In the long run her determination paid off and Lincoln was persuaded by her cause, delivering the following proclamation on October 3, 1863: "The year that is drawing towards its close, has been filled with the blessings of fruitful fields and healthful skies. To these bounties, which are so constantly enjoyed that we are prone to forget the source from which they come, others have been added, which are of so extraordinary a nature, that they cannot fail to penetrate and soften even the heart which is habitually insensible." He declared that on the last Thursday of November the national holiday, Thanksgiving, would be celebrated.

I read about this story on Garrison Keillor’s The Writer’s Almanac—I subscribe online for free and look forward to this entertaining and informative daily publication.

I am glad that we have this national holiday.

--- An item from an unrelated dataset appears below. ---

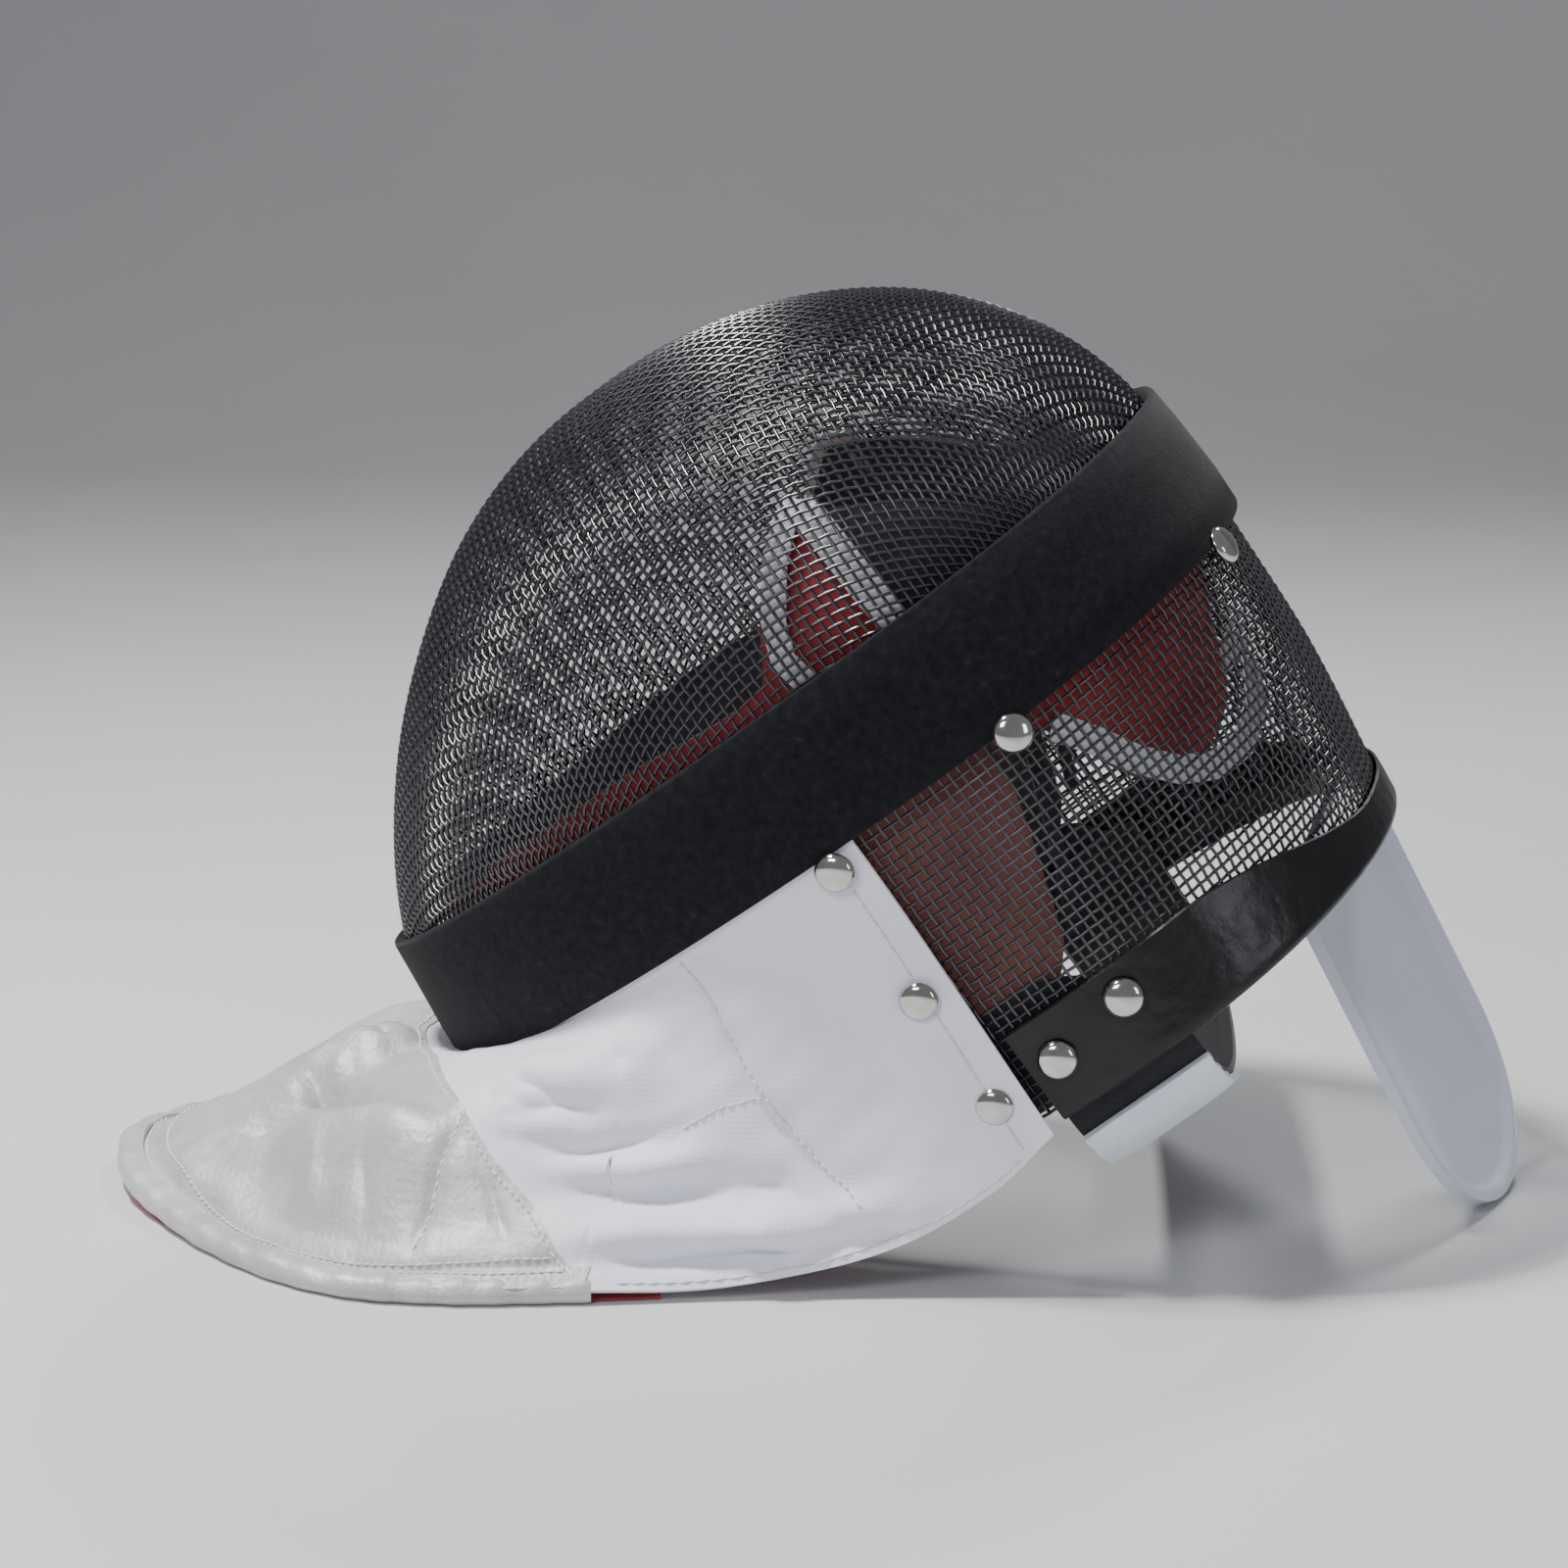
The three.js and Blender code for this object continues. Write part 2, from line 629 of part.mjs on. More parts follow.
// The bib's own outward direction, from its neighbours.
function bibNormal(share, down) {
  const step = 0.004;
  const [s, d] = [THREE.MathUtils.clamp(share, step, 1 - step), THREE.MathUtils.clamp(down, step, 1 - step)];
  const round = bibPoint(s + step, d, 0).sub(bibPoint(s - step, d, 0));
  const fall = bibPoint(s, d + step, 0).sub(bibPoint(s, d - step, 0));
  const normal = round.cross(fall).normalize();
  const centre = new THREE.Vector3(-40, 0, 0);
  const outward = bibPoint(s, d, 0).sub(centre);
  return normal.dot(outward) < 0 ? normal.negate() : normal;
}

// A layer of the bib between two shares down, both functions of the share round it.
function bibLayer(name, from, to, steps, rows, top, bottom, level, thickness, look) {
  const face = (offset) => (i, j) => {
    const share = THREE.MathUtils.lerp(from, to, i);
    const down = THREE.MathUtils.lerp(top(share), bottom(share), j);
    return bibPoint(share, down, clothOutset).addScaledVector(bibNormal(share, down), offset);
  };
  return named(name, sheetSolid(steps, rows, face(level + thickness), face(level)), look);
}

const hemStart = 0.2;        // share where the silver hem starts
const hemWidth = 8;
const hemHeight = 5;
const seamAt = (share) => tableValue(bibSeam, 'share', 'down', share);
const inFront = (share) => share > hemStart && share < 1 - hemStart;
const hemClear = 0.915;      // share down at which the silver meets its hem

function bibCloth() {
  const bottom = (share) => (inFront(share) ? Math.min(seamAt(share), hemClear - 0.01) : 1) - 0.012;
  return bibLayer('bib_cloth', 0, 1, 60, 8, () => 0, bottom, 0, clothThickness, whiteCloth());
}

function bibLame() {
  const inset = 0.0167;
  const top = (share) => Math.min(seamAt(share), hemClear - 0.01);
  return bibLayer('bib_lame', hemStart + inset, 1 - hemStart - inset, 44, 7,
    top, () => hemClear, 0, clothThickness, silverCloth());
}

function bibLining() {
  const liningThickness = 1;
  const liningClear = 1.6;
  return bibLayer('bib_lining', 0.05, 0.95, 54, 5, () => 0.3, () => 0.9,
    -liningThickness - liningClear, liningThickness, redCloth());
}

// A rolled edge with a flat underside, along the silver part of the lower edge.
function bibHemRoll() {
  const sectionAt = (share) => {
    const place = THREE.MathUtils.lerp(hemStart + 0.012, 0.988 - hemStart, share);
    const centre = bibPoint(place, 1, clothOutset);
    const step = 0.004;
    const tangent = bibPoint(place + step, 1, 0).sub(bibPoint(place - step, 1, 0)).setZ(0).normalize();
    const outward = new THREE.Vector3(tangent.y, -tangent.x, 0);
    if (outward.dot(new THREE.Vector3(centre.x + 40, centre.y, 0)) < 0) outward.negate();
    const base = centre.z - 3;
    return [
      [-0.5, 0], [0.3, 0], [0.46, 0.25], [0.5, 0.5], [0.42, 0.8], [0.25, 1], [-0.25, 1], [-0.5, 0.85],
    ].map(([wide, high]) => centre.clone()
      .addScaledVector(outward, (wide - 0.4) * hemWidth)
      .setZ(base + high * hemHeight));
  };
  return named('bib_hem', sweptSolid(60, sectionAt), silverCloth());
}

// ---------------------------------------------------------------- assembly

const wearer = new THREE.Group();
wearer.applyMatrix4(lying);
wearer.add(faceMesh(), backMesh(), seamBand(), rimTrim());
wearer.add(padSolid('cheek_pad', 80.6, 279.4, 44));
wearer.add(padSolid('forehead_pad', -79.8, 79.8, 34));
wearer.add(strapStrip('strap', 0, 1, 36, strapWidth, -strapThickness / 2, strapThickness, blackElastic()));
wearer.add(strapStrip('strap_pad', 0.115, 0.235, 6, 42, strapThickness / 2 + gap, 3, whiteCloth()));
wearer.add(tongue(), tongueBracket(), ...rivets());

const mask = new THREE.Group();
mask.add(wearer, bibCloth(), bibLame(), bibLining(), bibHemRoll());

// The tongue's tip touches the floor.
mask.updateMatrixWorld(true);
const tonguePiece = wearer.getObjectByName('tongue');
const overFloor = new THREE.Box3().setFromObject(tonguePiece, true).min.z;
tonguePiece.position.set(-overFloor * Math.sin(tilt), 0, -overFloor * Math.cos(tilt));

// The origin is under the middle of the whole mask, on the floor.
mask.updateMatrixWorld(true);
const box = new THREE.Box3().setFromObject(mask, true);
mask.position.set(-(box.min.x + box.max.x) / 2, -(box.min.y + box.max.y) / 2, -box.min.z);
mask.updateMatrixWorld(true);

export default mask;
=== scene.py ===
import math

import bmesh
import bpy
import numpy as np
from mathutils import Matrix, Vector

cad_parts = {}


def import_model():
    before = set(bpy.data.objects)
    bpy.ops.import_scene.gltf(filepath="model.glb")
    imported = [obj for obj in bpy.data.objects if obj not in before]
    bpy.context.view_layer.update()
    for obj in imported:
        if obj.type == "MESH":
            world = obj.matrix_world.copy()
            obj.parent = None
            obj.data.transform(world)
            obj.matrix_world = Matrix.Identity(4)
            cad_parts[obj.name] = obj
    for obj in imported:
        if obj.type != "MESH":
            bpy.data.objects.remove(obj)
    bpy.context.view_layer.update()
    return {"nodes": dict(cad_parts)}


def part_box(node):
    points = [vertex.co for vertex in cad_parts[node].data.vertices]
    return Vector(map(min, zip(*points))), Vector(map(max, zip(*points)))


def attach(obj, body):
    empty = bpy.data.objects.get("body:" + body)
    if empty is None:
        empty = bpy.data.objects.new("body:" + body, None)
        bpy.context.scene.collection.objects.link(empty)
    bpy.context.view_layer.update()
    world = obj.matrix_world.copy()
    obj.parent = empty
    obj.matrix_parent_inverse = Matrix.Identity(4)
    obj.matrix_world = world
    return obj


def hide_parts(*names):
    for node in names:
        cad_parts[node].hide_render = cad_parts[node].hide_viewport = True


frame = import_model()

# A foil fencing mask on a pale floor. Lengths in the tables and functions are millimetres in the
# wearer's frame of the CAD model: x from chin to crown, y to the wearer's right, z out of the face.
SHIFT = (-10.196, 3.776, 0.073)          # of the finished model over the chin's place
CHIN = (-122.5, 0.0, 69.7)
TILT = math.radians(36.7)
WIDEST = 182.0                   # x of the widest station
HALF = 104.0                     # half width there
BIB_EDGE = 99.2                  # degrees from the crown to the bib's rear edge
CROWN_POWER, CHIN_POWER = 2.05, 1.8      # of the shell's rounded outline at either end

FACE_REACH = ((0, 101.0), (15, 97.8), (30, 94.6), (45, 92.3), (60, 91.1), (75, 91.7), (90, 94.4),
              (105, 99.8), (120, 109.0), (135, 120.2), (150, 133.4), (165, 151.5), (180, 173.5))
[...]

Tomorrow I am celebrating with 20 family members and friends here at our home. Each person brings a dish for the feast and it truly is that. We try to keep it seasonal with vegetable side dishes ranging from mashed potatoes with garlic, spiced winter squash puree, greens, sauerkraut, cornbread stuffing, cranberry and orange relish. I grew up with sauerkraut being a traditional dish to be served with turkey, though some people think it is strange. I am leaving you with a recipe for it--perhaps you'll try and make it to go with your leftover turkey.

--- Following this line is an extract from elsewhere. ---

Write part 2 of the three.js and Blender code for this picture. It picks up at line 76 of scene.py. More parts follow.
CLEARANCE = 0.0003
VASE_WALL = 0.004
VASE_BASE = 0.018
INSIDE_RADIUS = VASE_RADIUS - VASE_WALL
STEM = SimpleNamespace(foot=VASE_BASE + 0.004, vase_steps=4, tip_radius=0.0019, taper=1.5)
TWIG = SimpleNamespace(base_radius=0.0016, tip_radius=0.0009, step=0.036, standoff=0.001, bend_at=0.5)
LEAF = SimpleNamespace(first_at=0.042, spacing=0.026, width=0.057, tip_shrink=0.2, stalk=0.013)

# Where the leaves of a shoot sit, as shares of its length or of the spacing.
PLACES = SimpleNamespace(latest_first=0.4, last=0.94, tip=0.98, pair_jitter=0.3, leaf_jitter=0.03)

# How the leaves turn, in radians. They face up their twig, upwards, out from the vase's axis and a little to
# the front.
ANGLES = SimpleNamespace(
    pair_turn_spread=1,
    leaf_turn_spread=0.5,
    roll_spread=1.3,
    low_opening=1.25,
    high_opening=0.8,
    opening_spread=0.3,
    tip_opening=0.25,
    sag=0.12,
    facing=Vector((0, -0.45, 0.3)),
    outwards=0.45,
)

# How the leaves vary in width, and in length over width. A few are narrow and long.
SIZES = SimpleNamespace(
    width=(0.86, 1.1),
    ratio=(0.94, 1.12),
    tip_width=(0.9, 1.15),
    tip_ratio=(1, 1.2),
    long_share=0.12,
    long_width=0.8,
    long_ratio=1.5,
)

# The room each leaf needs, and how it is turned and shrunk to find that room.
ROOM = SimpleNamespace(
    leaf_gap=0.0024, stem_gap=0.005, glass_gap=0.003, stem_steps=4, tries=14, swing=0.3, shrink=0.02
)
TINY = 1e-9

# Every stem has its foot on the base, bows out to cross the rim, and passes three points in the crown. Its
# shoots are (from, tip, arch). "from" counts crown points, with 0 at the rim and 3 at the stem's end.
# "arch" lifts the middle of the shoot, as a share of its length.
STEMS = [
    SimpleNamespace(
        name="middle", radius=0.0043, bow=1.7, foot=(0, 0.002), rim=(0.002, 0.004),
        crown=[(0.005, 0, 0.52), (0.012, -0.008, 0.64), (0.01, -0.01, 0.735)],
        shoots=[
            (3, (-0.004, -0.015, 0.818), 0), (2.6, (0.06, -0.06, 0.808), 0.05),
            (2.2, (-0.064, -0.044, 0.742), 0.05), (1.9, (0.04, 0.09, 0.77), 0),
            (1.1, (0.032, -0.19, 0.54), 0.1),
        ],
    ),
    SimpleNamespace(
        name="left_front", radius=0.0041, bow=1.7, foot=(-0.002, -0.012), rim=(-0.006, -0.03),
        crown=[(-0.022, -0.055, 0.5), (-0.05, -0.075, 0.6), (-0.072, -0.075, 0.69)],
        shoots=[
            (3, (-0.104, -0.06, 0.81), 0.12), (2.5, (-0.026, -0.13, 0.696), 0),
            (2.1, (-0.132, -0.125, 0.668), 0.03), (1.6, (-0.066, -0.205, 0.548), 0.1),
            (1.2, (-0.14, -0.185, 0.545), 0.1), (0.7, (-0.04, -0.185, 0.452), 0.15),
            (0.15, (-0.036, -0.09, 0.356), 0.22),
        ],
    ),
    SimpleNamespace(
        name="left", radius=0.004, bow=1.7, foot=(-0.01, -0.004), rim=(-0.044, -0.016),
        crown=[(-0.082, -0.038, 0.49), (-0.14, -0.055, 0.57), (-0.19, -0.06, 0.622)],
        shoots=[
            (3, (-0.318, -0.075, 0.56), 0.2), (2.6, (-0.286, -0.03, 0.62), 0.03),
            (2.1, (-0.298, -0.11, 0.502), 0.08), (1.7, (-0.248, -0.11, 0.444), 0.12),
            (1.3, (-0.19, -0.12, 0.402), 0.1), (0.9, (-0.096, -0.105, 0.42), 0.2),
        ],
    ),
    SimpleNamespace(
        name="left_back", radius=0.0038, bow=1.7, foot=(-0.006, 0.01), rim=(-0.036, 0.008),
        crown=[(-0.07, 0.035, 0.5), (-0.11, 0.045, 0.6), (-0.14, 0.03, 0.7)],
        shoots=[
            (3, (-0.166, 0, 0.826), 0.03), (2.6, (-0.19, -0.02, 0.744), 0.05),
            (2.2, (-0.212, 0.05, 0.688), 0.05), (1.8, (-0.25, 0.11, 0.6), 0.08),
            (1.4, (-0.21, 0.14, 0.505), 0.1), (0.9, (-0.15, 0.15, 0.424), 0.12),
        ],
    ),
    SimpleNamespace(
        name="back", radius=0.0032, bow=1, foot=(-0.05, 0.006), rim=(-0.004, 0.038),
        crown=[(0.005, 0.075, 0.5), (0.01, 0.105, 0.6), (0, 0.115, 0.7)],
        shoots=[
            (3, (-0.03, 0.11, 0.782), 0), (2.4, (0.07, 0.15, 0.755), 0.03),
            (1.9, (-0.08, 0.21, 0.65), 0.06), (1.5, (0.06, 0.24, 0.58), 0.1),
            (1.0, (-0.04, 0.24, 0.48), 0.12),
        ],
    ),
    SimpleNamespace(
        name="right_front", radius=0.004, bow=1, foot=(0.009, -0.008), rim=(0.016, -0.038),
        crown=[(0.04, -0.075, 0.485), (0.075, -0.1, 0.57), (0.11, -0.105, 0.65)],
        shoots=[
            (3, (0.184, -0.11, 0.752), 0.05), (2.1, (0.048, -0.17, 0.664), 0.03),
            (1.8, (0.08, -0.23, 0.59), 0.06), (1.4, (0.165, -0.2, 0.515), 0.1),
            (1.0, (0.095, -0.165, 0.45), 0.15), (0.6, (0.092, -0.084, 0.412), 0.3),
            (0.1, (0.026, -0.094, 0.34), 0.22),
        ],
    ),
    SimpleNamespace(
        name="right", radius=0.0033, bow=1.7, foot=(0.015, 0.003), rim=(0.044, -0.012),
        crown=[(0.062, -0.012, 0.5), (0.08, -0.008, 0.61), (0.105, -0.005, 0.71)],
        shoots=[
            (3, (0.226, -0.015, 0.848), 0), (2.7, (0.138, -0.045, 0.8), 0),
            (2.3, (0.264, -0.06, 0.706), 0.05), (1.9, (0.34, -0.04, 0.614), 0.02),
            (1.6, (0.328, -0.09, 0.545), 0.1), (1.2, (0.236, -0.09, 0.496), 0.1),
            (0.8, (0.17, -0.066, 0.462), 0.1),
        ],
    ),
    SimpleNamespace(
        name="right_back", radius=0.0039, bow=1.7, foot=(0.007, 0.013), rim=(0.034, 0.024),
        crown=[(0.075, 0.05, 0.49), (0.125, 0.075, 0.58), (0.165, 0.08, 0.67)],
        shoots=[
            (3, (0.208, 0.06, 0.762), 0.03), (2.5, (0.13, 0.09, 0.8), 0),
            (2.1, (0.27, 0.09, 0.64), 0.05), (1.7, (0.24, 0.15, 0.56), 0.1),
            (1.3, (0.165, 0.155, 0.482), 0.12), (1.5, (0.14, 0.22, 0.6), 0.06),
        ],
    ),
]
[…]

Happy Thanksgiving to you and yours!

Sauerkraut with Onions

This recipe lends character to straightforward sauerkraut. My Irish grandmother always put the turkey neck in the sauerkraut pot and let it cook over low heat on the back of the stove while she prepared the rest of the dinner. Traditionally, our family never had turkey without sauerkraut—I believe it is a regional thing. If you don’t make your own, look for fresh sauerkraut packed in plastic bags in the meat department of the supermarket, rather than canned. I serve this kraut with mashed potatoes, stuffing and mushroom gravy and look forward to leftovers for Reuben sandwiches. This dish is from The Onion Book by Carolyn Dille and Susan Belsinger, Interweave Press, 1996.

Serves 10 to 12

1 large yellow or white onion
1-1/2 tablespoons unsalted butter
1-1/2 to 2 pound bag sauerkraut
1 teaspoon bruised caraway seed
5 or 6 juniper berries
About 1 cup white wine; dry, but a little fruity

Peel and quarter the onion lengthwise; slice the quarters crosswise into thin slices.  Melt the butter over medium heat in a large non-reactive sauté pan. Sauté the onions over medium low heat for about 10 minutes, stirring occasionally.

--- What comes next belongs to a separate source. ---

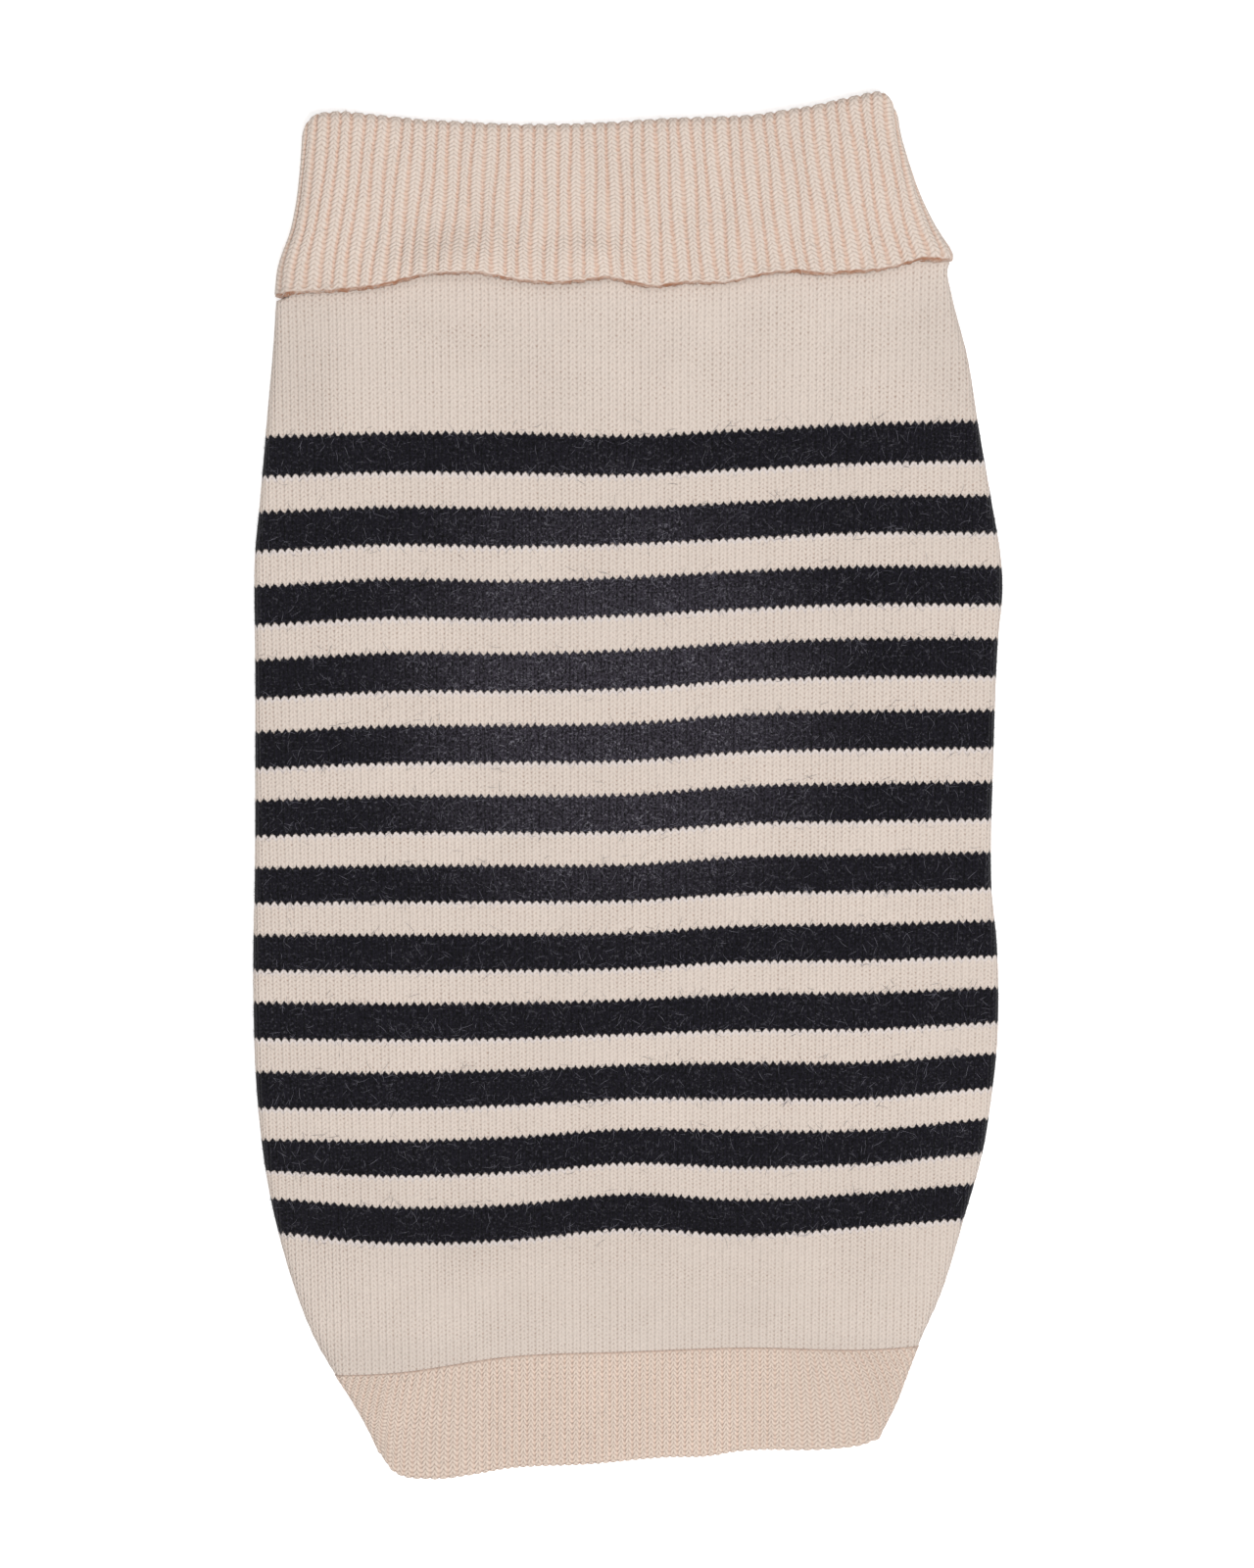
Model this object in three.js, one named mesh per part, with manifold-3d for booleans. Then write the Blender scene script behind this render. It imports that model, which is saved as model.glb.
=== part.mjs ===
import * as THREE from 'three';
import Module from 'manifold-3d';

// A knitted dog sweater lying flat on its belly side: neck towards +Y, hem towards -Y.
// Sizes are in millimetres. The underside rests at height zero.

// Walls, layers and seams
const BODY_WALL = 2.4;
const RIB_WALL = 2.4;
const SEAM_GAP = 0.32;
const END_SEAM_GAP = 0.6;
const SIDE_SEAM_GAP = 0.75;
const BODY_HALF = 3.2;
const CROWN_HIGH = 1.1;
const CROWN_LONG = 22;
const COLLAR_HALF = 5.9;
const LAYER_GAP = 0.66;
const NECK_LIFT = RIB_WALL + LAYER_GAP;
const NECK_HALF = COLLAR_HALF - NECK_LIFT;

// Knit: stitch columns of the back panel and their width from neck to hem
const BACK_WALES = 113;
const LAST_COURSE = 248;
const NECK_WALE = 2.46;
const HEM_WALE = 2.28;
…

Drain excess liquid from the sauerkraut and add it to the onions.  Add the caraway and juniper berries and stir well.  Add the white wine, stir, cover, with the lid slightly ajar, and cook over medium low heat for 20 to 30 minutes.  Reduce the heat if the sauerkraut is simmering and the wine is evaporating.  Add a little more wine if necessary, stir and taste for seasoning.

You can keep this over low heat for awhile or reheat it before serving.  Remove the juniper berries before serving.  Serve hot.